In our former decision it was held that two findings were demanded: First. The Citizens & Southern Holding Company was found to be in violation of the banking law because it was wholly owned by the Citizens & Southern National Bank and under the evidence the corporate veil had been pierced. Thus the stockholders of the Bank were "persons who otherwise own" the Holding Company and their stock in certain "five percent" banks was attributed to the Holding Company. The statutory limitation of stock ownership in such "five percent" banks was exceeded thereby and the Holding Company was in violation of the banking law.

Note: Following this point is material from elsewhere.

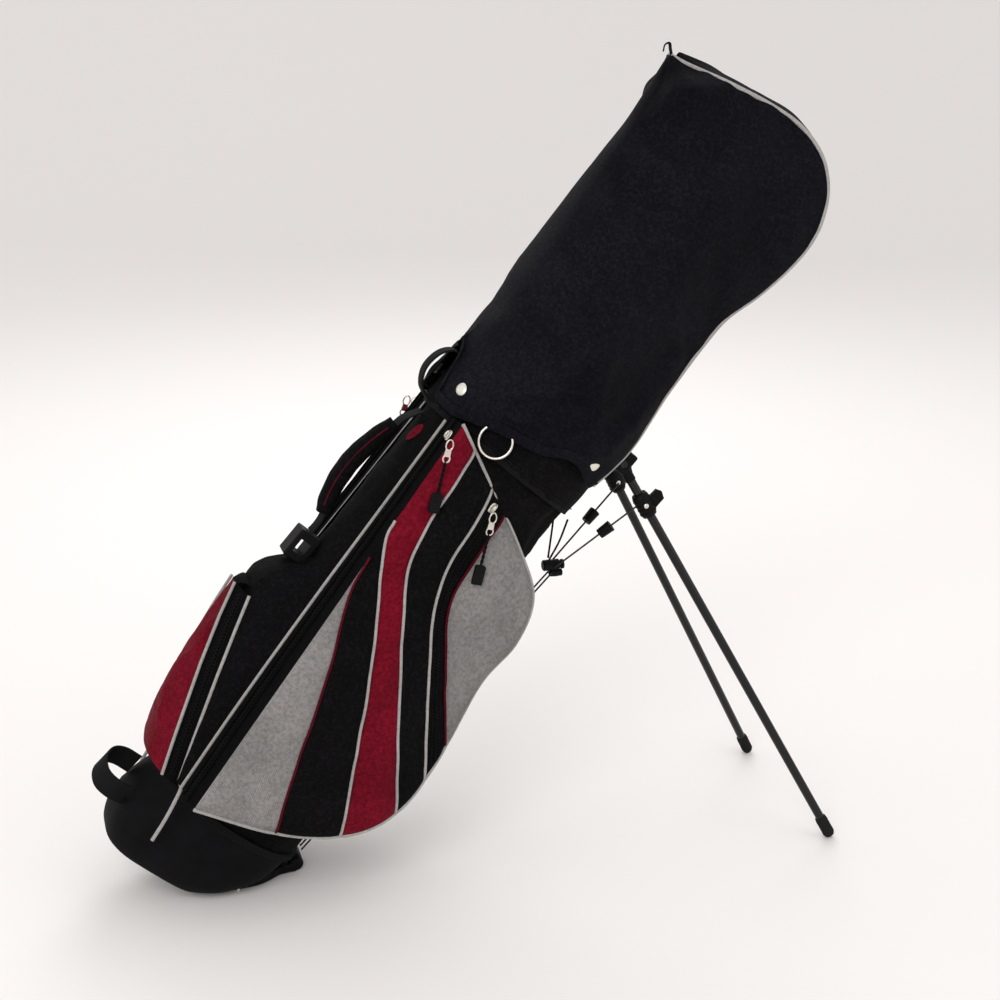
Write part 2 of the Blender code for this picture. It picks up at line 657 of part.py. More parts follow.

Second. The Citizens & Southern Holding Company and the Citizens & Southern National Bank were found to be indirectly controlling more than five percent of the stock of certain "five percent" banks. It was held that under the evidence this finding was demanded by the action of certain of its officers and directors in acquiring such stock, selling it to selected individuals and trusts, and in treating such banks as branch banks of Citizens & Southern. It was this finding of illegal indirect control of these "five percent" banks by the Bank and the Holding Company through certain of its officers and directors that was demanded by the evidence. This is the violation that the Commissioner must eliminate. There was no holding that stock ownership by individuals was contrary to the banking law, although the Commissioner may so find where supported by evidence. As a matter of fact, no individuals were parties to this case. It may well be that certain individuals will necessarily have to divest themselves of stock holdings in order to eliminate this violation. These are matters which address themselves to the Commissioner.
The decision of this court in the former appearance of the case recognized the primary duty of the Commissioner of Banking and Finance to take action to enforce the provisions of the banking *425 laws. However, W. M. Jackson, who was Superintendent of Banks at the time the action was brought, had determined that the Citizens & Southern National Bank and the Citizens & Southern Holding Company were not violating the banking laws, and concluded that no action was necessary, and the issue for determination by this court in the former case was whether there was such a violation of the law as would require the Commissioner to bring appropriate action to correct it. This court concluded that the banking laws had been violated, and that mandamus should issue to compel the Commissioner of Banking and Finance to take action against the Citizens & Southern National Bank and the Citizens & Southern Holding Company to enforce the banking laws of this state. This court did not purport to deal with the manner in which the Commissioner should proceed to require compliance with the law.
The trial judge, in making the judgment of this court the judgment of the trial court has undertaken to give specific directions to the Commissioner as to how he shall proceed, and the time within which he shall proceed, to require compliance with the law.
The courts have no authority to interfere with the duties of a public official which are discretionary in nature. Even in those instances where a mandamus is granted under the provisions of Code § 13-1701, as amended by Ga. L. 1949, pp. 309, 310, the courts can only decide the legal issues involved, and can not direct the specific manner in which the Commissioner of Banking and Finance shall perform his duties, except that it must be in accordance with the interpretation of the law given by the court. Compare Persons v. Mashburn, 211 Ga. 477 (1) (86 SE2d 319).
The trial judge should have confined his judgment to granting the mandamus prayed by the Independent Bankers Association, and should not have given specific directions as to how the Commissioner shall proceed with his duties in enforcing the law.
The Commissioner must necessarily be allowed a reasonable time in which to formulate the action required to eliminate the violations. In his discretion a reasonable time for enforcement of his directives may also be indicated in order not to seriously disrupt the financial community or the investments of individuals who purchased "five percent" bank stock in good faith. The reasonableness of the time taken by the Commissioner and allowed by him to effect compliance may be determined if and when it becomes an issue. It is sufficient to say that we agree with the trial *426 court that in no event should this time exceed two years from the date of its judgment of May 24, 1973.
Judgment reversed on main appeal; affirmed on cross appeal. Grice, P. J., Undercofler and Jordan, JJ., and Judges Andrew J. Whalen, Jr., W. Colbert Hawkins and Jefferson L. Davis, concur. Nichols, Gunter and Ingram, JJ., disqualified.